The Most Important Factor
- Brandy Black
- Aug 28
- 4 min read
Note: In this article, “parents” and “parental” includes biological parents, step-parents, foster and adoptive parents, and any partner or family member who lives in the same household and takes a caregiving role toward the child.

“What is the most important factor in successful outcomes for children who have been sexually abused, and young people who have displayed harmful sexual behavior?”
What do you think: Cognitive behavioral therapy? Successful coordination between safeguarding and justice systems? Quality of training or years of experience for their therapists?
Although all of these are important and helpful, there is another thing that rises even higher: parental involvement and support.
When I posed this question to a group of safeguarding social workers, I was pleased that most knew the answer right away. One of the attendees asked for the evidence to back up that claim, so I promised to pass it along.
I appreciated the question, as I am also a person who wants to see the original research and evaluate the evidence for myself. So, for those who appreciate an academic deep dive, I would like to share the existing evidence that demonstrates the vital importance of parental support, for children and young people who have caused sexual harm or have been harmed.
Parental response to a child or adult survivor’s disclosure of sexual abuse is well-documented to have a profound effect on the victim. Responses such as denial, disbelief, minimization, or insufficient response (“shoving it under the rug”, for example) add additional trauma (Shaw 2007, Katz & Hamama 2015, Tener, Katz, Kaufmann 2021, Lewin et al 2023). Many survivors maintain that their parents’ response was at least as traumatic, if not more, than the sexually abusive acts themselves (Rowntree 2007, Lewin et al 2023). On the other hand, parental belief and robust support can have their own healing effects, in addition to enabling access to professional services (Welfare 2008, Lafleur 2009). The long-term effect of continued support has been less extensively examined, but accounts from both survivors and parents have indicated more positive outcomes when there is parental involvement and support (Welfare 2008, Lafleur 2009, VanToledo 2016, Langston 2021).
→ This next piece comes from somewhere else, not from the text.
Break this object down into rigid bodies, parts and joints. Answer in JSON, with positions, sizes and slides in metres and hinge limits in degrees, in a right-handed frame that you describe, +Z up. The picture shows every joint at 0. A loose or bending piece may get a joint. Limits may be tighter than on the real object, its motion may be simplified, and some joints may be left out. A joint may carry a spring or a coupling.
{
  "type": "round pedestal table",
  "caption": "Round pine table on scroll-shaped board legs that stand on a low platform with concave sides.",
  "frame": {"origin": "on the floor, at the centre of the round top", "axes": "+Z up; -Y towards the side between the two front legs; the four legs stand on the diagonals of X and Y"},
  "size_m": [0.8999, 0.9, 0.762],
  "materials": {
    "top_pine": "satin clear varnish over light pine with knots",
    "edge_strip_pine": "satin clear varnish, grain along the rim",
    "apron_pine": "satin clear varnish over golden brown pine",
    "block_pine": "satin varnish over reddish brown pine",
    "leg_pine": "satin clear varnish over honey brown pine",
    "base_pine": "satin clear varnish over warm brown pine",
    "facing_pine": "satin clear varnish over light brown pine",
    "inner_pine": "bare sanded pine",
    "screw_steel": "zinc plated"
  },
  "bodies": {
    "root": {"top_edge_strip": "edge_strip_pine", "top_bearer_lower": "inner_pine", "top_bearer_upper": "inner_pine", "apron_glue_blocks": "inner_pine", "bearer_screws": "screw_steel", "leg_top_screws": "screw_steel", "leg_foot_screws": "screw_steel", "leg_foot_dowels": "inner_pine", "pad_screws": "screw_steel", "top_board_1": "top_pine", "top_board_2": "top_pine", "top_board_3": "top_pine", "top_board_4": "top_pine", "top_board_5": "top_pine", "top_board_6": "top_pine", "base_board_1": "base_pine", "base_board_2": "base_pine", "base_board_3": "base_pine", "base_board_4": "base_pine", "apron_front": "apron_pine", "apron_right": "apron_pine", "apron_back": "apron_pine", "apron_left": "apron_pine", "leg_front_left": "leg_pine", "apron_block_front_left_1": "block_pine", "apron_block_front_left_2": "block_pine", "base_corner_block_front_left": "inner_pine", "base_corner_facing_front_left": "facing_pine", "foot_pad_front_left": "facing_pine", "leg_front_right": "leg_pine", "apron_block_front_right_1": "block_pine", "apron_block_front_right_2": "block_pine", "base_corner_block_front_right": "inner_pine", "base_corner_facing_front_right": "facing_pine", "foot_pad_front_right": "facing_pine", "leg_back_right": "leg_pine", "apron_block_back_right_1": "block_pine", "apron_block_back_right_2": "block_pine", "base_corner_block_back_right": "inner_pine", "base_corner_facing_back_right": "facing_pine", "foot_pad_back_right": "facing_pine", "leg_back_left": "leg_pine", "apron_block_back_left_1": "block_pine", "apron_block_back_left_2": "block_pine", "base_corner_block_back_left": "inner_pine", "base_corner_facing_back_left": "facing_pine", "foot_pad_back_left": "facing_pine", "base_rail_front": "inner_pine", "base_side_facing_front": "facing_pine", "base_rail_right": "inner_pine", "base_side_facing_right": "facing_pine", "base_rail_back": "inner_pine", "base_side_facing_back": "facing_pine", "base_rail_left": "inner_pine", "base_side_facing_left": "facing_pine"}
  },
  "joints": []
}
Parental involvement has also been documented to improve outcomes for children with problematic sexual behavior (Welfare 2008, Silovsky 2018, Archer 2020). Treatment programs that involve the whole family are becoming preferable to “dishwasher treatment”; i.e. taking the child out of the family, “fixing” them, and then returning them (Harris, Lanni, Svendsen 2023). The difficulty and importance of family engagement in problematic sexual behavior treatment is emphasized in practice guidance for professionals (Sites & Widdifield 2020, Harris, Lanni, Svendsen 2023, Hanson 2024) and for caregivers (Silovsky 2009, Watts 2020, Kahn 2021).
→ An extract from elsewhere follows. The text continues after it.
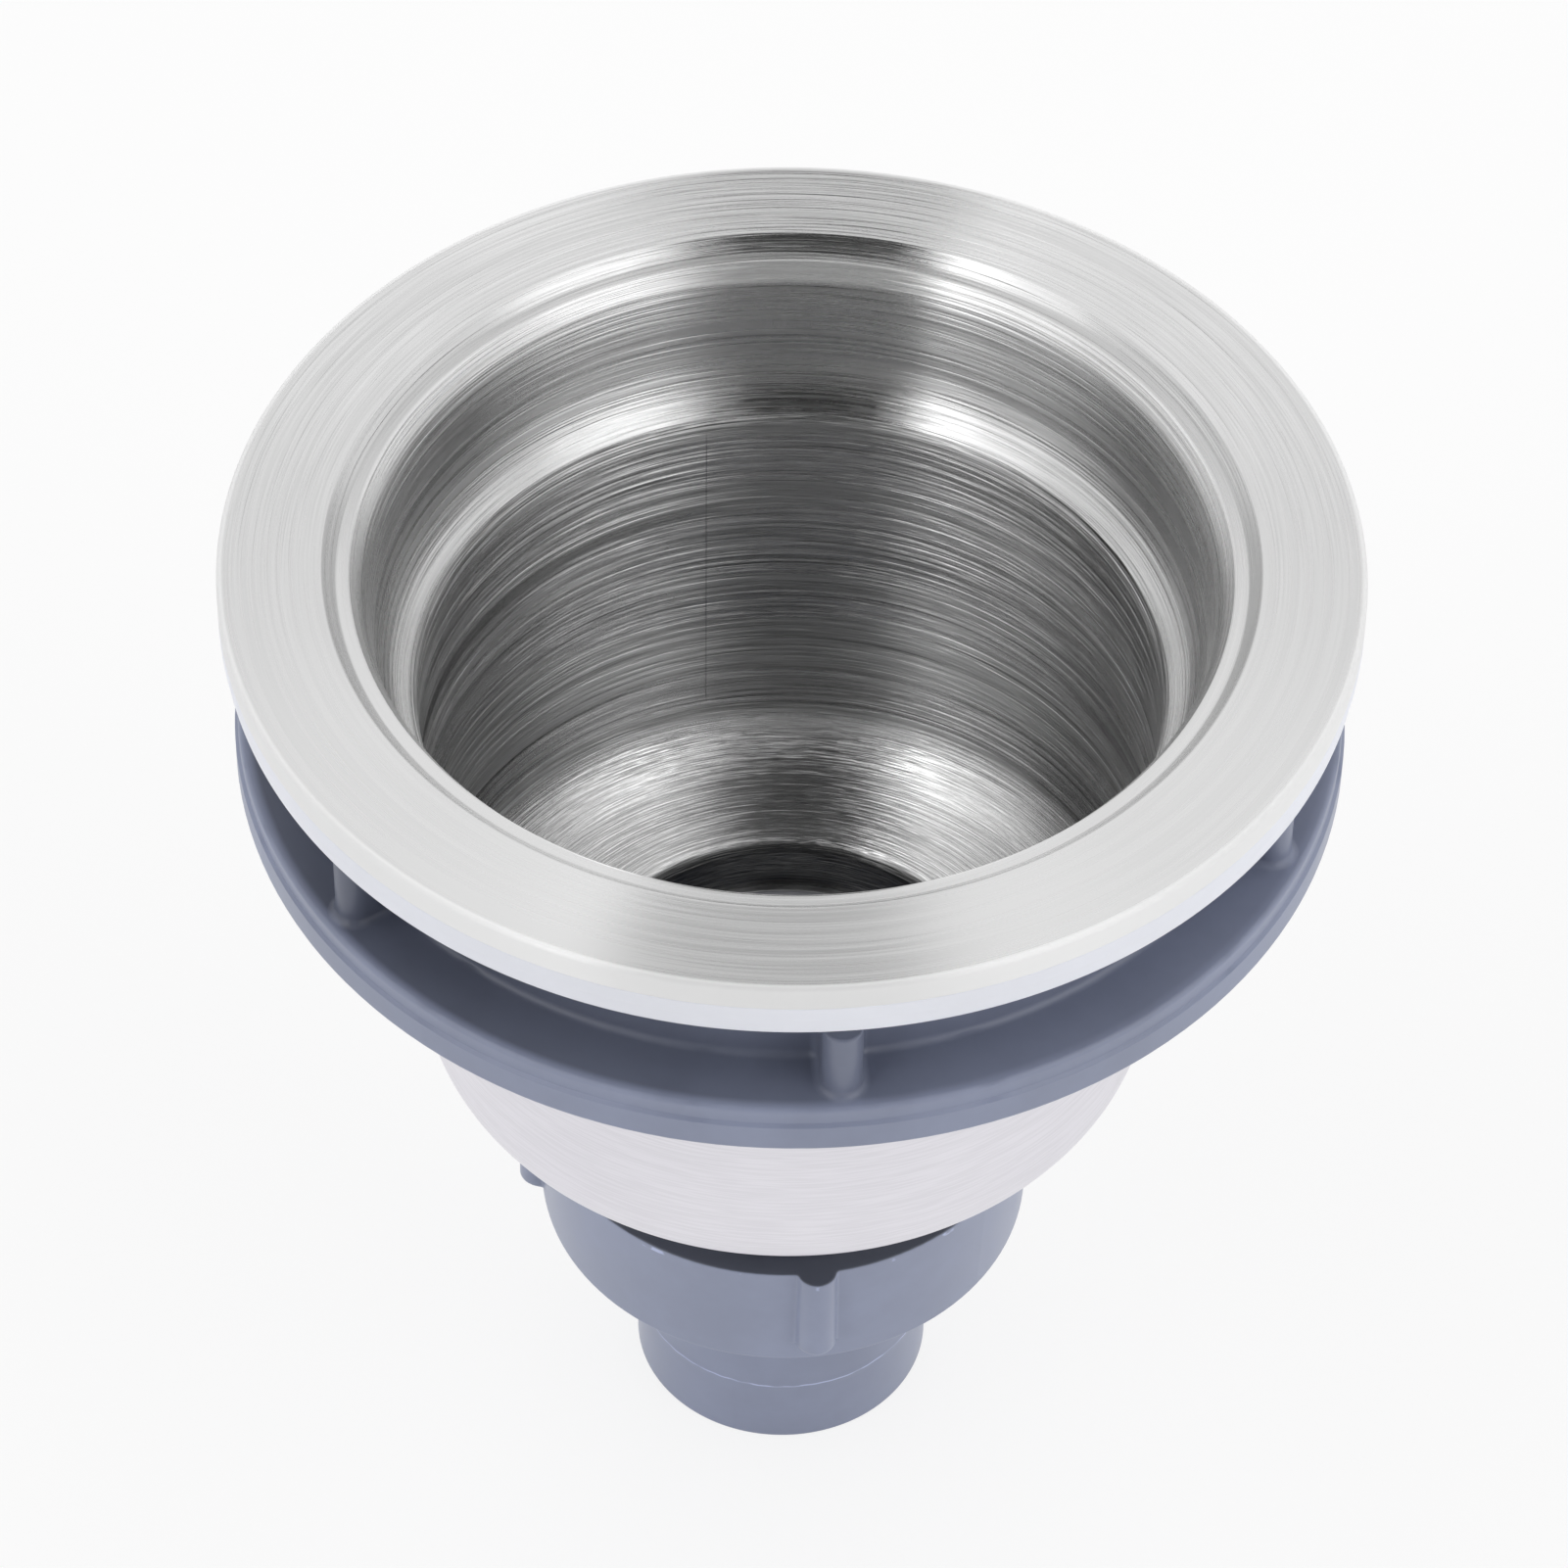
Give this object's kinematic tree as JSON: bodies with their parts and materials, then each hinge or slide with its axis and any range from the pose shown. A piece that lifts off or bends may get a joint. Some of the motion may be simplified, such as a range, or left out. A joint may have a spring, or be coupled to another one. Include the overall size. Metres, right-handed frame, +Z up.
{
  "type": "sink strainer",
  "caption": "Kitchen sink strainer body: flanged brushed steel cup, white gasket, large ribbed lock nut, outlet nut and plastic tail.",
  "frame": {"origin": "centre of the flange gasket's underside, the face that rests on the sink round its drain hole", "axes": "+Z up along the drain's axis, out of the mouth; -Y towards the picture's camera; +X to the picture's right"},
  "size_m": [0.114, 0.114, 0.122],
  "materials": {
    "brushed_steel": "brushed in rings",
    "plain_steel": "turned",
    "white_gasket": "satin",
    "black_rubber": "matte",
    "pale_plastic": "matte",
    "grey_plastic": "satin moulded"
  },
  "bodies": {
    "cup": {"flange_ring": "brushed_steel", "deep_cup": "brushed_steel", "flange_gasket": "white_gasket", "thread_collar": "plain_steel", "outlet_nipple": "plain_steel"},
    "washers": {"sink_washer": "black_rubber", "slip_ring": "pale_plastic"},
    "lock_nut": {"lock_nut": "grey_plastic"},
    "seal": {"tail_seal": "black_rubber"},
    "outlet_nut": {"outlet_nut": "grey_plastic"},
    "tail": {"tailpiece": "grey_plastic"}
  },
  "joints": [
    {"name": "washers_slide", "type": "slide", "parent": "cup", "child": "washers", "axis": [0, 0, -1], "range_m": [0, 0.01601]},
    {"name": "lock_nut_turn", "type": "hinge", "parent": "washers", "child": "lock_nut", "pos_m": [0, 0, -0.011], "axis": [0, 0, -1], "range_deg": [0, 1440]},
    {"name": "seal_slide", "type": "slide", "parent": "cup", "child": "seal", "axis": [0, 0, -1], "range_m": [0, 0.00578]},
    {"name": "outlet_nut_turn", "type": "hinge", "parent": "seal", "child": "outlet_nut", "pos_m": [0, 0, -0.0814], "axis": [0, 0, -1], "range_deg": [0, 900]},
    {"name": "tail_swivel", "type": "hinge", "parent": "seal", "child": "tail", "pos_m": [0, 0, -0.1], "axis": [0, 0, 1], "continuous": true}
  ],
  "couplings": [
    {"joint": "washers_slide", "follows": "lock_nut_turn", "m_per_rad": 0.00063662},
    {"joint": "seal_slide", "follows": "outlet_nut_turn", "m_per_rad": 0.00036749}
  ]
}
Studies have also demonstrated rather low completion rates for community-based harmful sexual behavior treatment, ranging from 13% to 63% (Carpentier 2006, Barry et al 2017, Jenkins et al 2020, Shields 2020). This provides indirect evidence for the need for parental engagement, given the inherent dependence that children have on their parents and caregivers. Without parental cooperation in the form of consent, scheduling, transportation, and payment, most children cannot access professional services of any type. Parents often control access to supportive peers and adults. They are responsible for day-to-day supervision, enforcement of rules and boundaries, and emotional regulation. Parental attitudes, demeanor, and actions can be either retraumatizing or reassuring. If parents are aware of what the child is working on with a therapist, and especially if they are participating as well, parents can reinforce the lessons at home. Their encouragement can help children persist through the unpleasant processes that are necessary for healing and progress. For better or for worse, by their presence or their absence, parents have an enduring impact on their children.
However, as important as parental support is, for both harmed and harming children, sibling sexual trauma brings significant barriers to parents to provide that support. (Welfare 2008, Ward 2023, Westergren et al 2023) Maintaining emotional and physical safety, creating an environment that promotes healing for children who have been harmed, and supporting their other child to overcome problematic sexual behavior is simply not simultaneously possible all the time. The core dilemma presented by at least two children with intense yet conflicting needs is what makes sibling sexual trauma so unique and challenging. Although it can be sidestepped in literature focused on one child or the other, this is an ever-present conundrum for parents, who must face it in the midst of their own trauma and grief (Welfare 2008, Lafleur 2009, Westergren et al 2023, Lewin et al 2024).
With parental support of children being so important, yet extremely difficult to carry out, it is vital to include parents in their children’s safety and recovery plans (Harris, Lanni, Svendsen 2023), and to find ways to support and guide parents through the traumatic aftermath of sibling sexual harm and abuse.